# Subs needed cleveland OHIO



## SNOWPIMP (Dec 28, 2003)

PM me or E-mail me at [email protected] if you will be availible along with times!


----------



## Robhollar (Dec 27, 2003)

What side of town, and whats the pay?


----------



## Big Nate's Plowing (Nov 26, 2000)

same question as above

if I can be guaranteed 10 hours of sub work I can be there in 2 hours


----------



## SNOWPIMP (Dec 28, 2003)

Actually I am subbing Myself right now! But I have some Mega large contracts asking me to take back from years past! I want to make sure I will have back up if I take them on! To be honest I want to pay at least $50 an hr if I can! I am real tired of working for $35 myself which I guess isn't too bad but the boss I have now pays NO travel time, wants you to clock out for like 1 1/2 hrs to go home and catch a nap, and If I do a lot that takes his guys 2 hrs in 45 mins he wants to pay 45 mins not an hr but 45mins! Come on does that sound outa line and being mistreated to anyone else? I am not going after any of his contracts! Although I should seeing how I saved him half his payroll teaching his guys to plow the right way! HAHAHA

Nate If I can do it for ya I will! I used to work at a rather Large Mall towards Elryia I could ask If they need another truck however they only pay $30 an hour but you usually get 6 to 10 hrs and never leave the lot!


----------



## Robhollar (Dec 27, 2003)

From the sounds of it your plowing on the west side????


----------



## Big Nate's Plowing (Nov 26, 2000)

wow pricing went in the ****can, the last time we went out it was as a group of 4 trucks and we each made $120 an hour on a 8-14" event.

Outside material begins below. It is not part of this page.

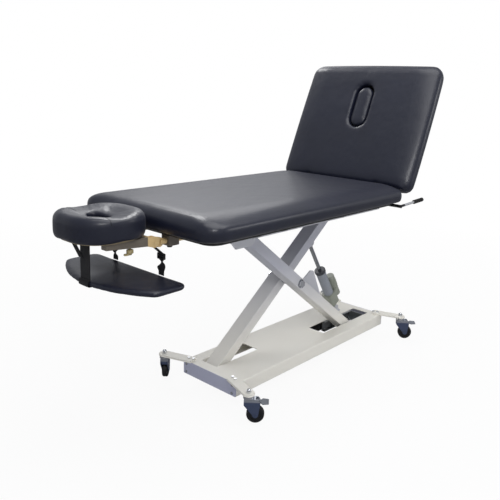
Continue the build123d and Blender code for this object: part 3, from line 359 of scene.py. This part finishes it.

unfortunantly $300 wouldnt even cover all of my gas(6-7 mpg)


----------



## gt_racer50 (Dec 4, 2003)

Big Nate
Was that sub work?


----------



## Big Nate's Plowing (Nov 26, 2000)

yes, sub for a pretty small company who had 4 trucks go down that day 2 trannys 1 motor and a rear end. his guys beat the **** out o them trucks , cant remember the name, it was like 3 or so years ago


----------



## gt_racer50 (Dec 4, 2003)

Big Nate
For $120 and hour subbing, I guess you would drive 2 hours for 10 hrs of work, heck, I'd drive to tudledo or Cleveland for that kind on money to sub myself, sign me up.


----------



## SNOWPIMP (Dec 28, 2003)

Right me too Hell I'd be real happy with the 50 to 75! I've heard about for like 10 yrs but Not one time have I ever been offered that to sub! Most I ever made was 35! I say this year all us Subs get together, actually get paid for once, back each other up and get together and set a standard of pricing!


----------



## MickiRig1 (Dec 5, 2003)

That might get us a better pay rate. The contractors have to be hurting for subs. I called 3 different ones (Akron) this fall to see what their rates for subs are. They took my phone number and said they pay $35 --> $41 an hour. the fist snow hits and I had 5 companies call me to plow. I went with the $41 an hour. I think $50 is a fair rate, we have costs too and not everyone can plow snow.


----------



## kashman (Jan 13, 2004)

If you are looking for work call earth to you. They where subbing last year for 65.00hr i think.


----------



## rainair (Nov 11, 2003)

*hey all the Ohio plowers*

we are working on a summer outing @ alum creek st park in June for all the plowers and their families... look up the thread "Ohio outing"
let us know we need all of you to join us


----------